Ensuite, la pratique potagère est une sorte de thérapie du bonheur. Mon cerveau cesse durant ces quelques heures hebdomadaires de galoper et de stresser. Je redescends en pression, je me sens détendue, presque sur une autre planète. Mes pensées continuent leur chemin, mais sans la tension qu’il y a quand je suis au boulot ou dans d’autres situations. C’est vraiment devenu, pour moi, essentiel, vital. Ce retour à la terre me nourrit.

Alors, quand je fous tout en l’air en une nuit je suis furieuse sur moi-même et tellement triste.

Et puis, on relance la balançoire, on redonne un coup de pédale pour avancer. C’est comme dans tout en fait, soit on s’effondre, soit on cherche un nouvel élan, une nouvelle manière de rebondir.

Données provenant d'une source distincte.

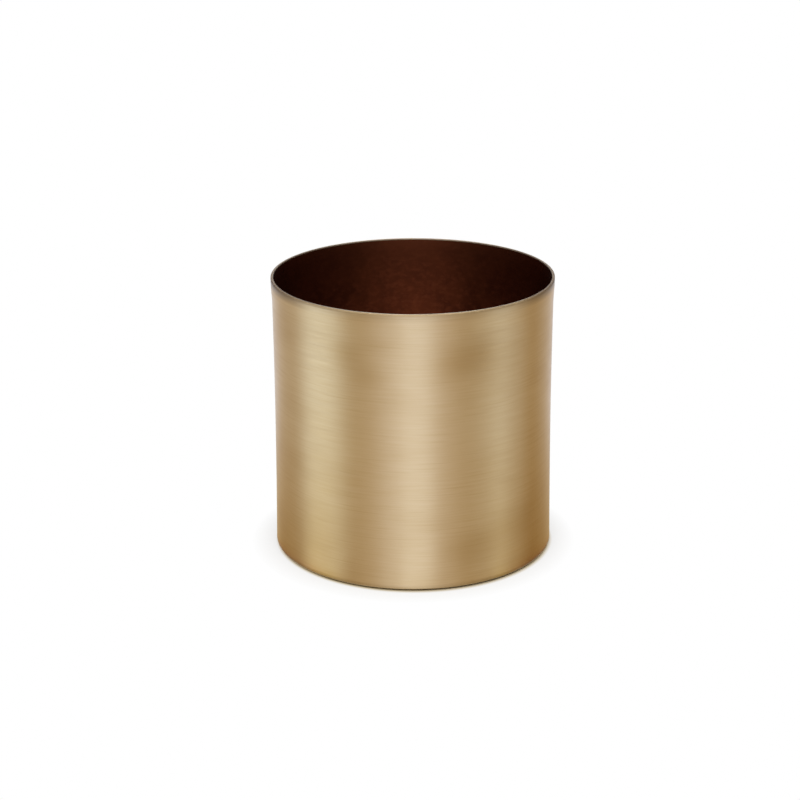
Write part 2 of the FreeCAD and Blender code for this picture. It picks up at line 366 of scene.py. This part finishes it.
# Each patch is painted reflection: a darker or paler tone of the brass.
for azimuth, level, (half_length, half_height), share, tint in REFLECTION_PATCHES:
    turn = math.radians(azimuth)
    across, back = WAIST_RADIUS * math.sin(turn), -WAIST_RADIUS * math.cos(turn)
    away = add_node(
        tree,
        "ShaderNodeVectorMath",
        {"operation": "SUBTRACT", 1: (across * MM, back * MM, level * MM)},
        {0: place.outputs["Object"]},
    )
    halves = [1 / (half * MM) for half in (half_length, half_length, half_height)]
    scaled = add_node(
        tree,
        "ShaderNodeVectorMath",
        {"operation": "MULTIPLY", 1: halves},
        {0: away.outputs["Vector"]},
    )
    reach = add_node(
        tree, "ShaderNodeVectorMath", {"operation": "LENGTH"}, {0: scaled.outputs["Vector"]}
    )
    near = add_node(
        tree,
        "ShaderNodeMapRange",
        {"interpolation_type": "SMOOTHSTEP", "From Min": PATCH_END, "From Max": 0.0},
        {"Value": reach.outputs["Value"]},
    )
    layers.append((near.outputs["Result"], 0.0, 1.0, share, tint))
layers += [
    # Painted shade at the foot.
    (foot_painted_shade, 0.0, 1.0, 0.68, FOOT_SHADE_OLIVE),
    # Painted shade under the lip.
    (lip_painted_shade, 0.0, 1.0, 0.92, LIP_SHADE_GREY),
    (on_land, 0.0, 1.0, 1.0, LAND_BRASS),
    # Painted shade on the land at the sides.
    (land_painted_shade, 0.0, 1.0, 0.80, LAND_SHADE),
    (spread, *in_metres(CREEP_RADII), 0.6, COAT_AND_SHADE_BROWN),
]
bump = add_node(
    tree,
    "ShaderNodeBump",
    {"Strength": 0.04, "Distance": HAIR_DEPTH_MM * MM},
    {"Height": hairs},
)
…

Les semis, deuxième génération, sont donc en piste, j’en ai profité pour ajouter de nouvelles variétés .

J’avais décidé que le potager ne m’apporterait que de la détente. Il m’a fallu trouver une solution pour me calmer et digérer ce coup dur. C’est assurément un exercice précieux que de repérer quand la tension monte et que ce plaisir de la terre devient moins agréable.

Alors, je choisis de m’arrêter, de m’asseoir dans la serre et de regarder, d’écouter ce qui pousse. Et puis, pour ceux qui me connaissent plus le savent, au fond du jardin, je ne suis jamais seule. Cette communion avec mon frère me permet de me poser et de relativiser la situation.

Je refuse de me laisser emporter pour la colère ou l’amertume.

La vie est précieuse, la terre l’est tout autant. C’est banal comme phrase, mais le mettre en pratique au quotidien est un sacré défi.

J’ai vraiment le sentiment que je n’ai pas de temps à perdre, uniquement du temps pour vivre le plus sereinement possible.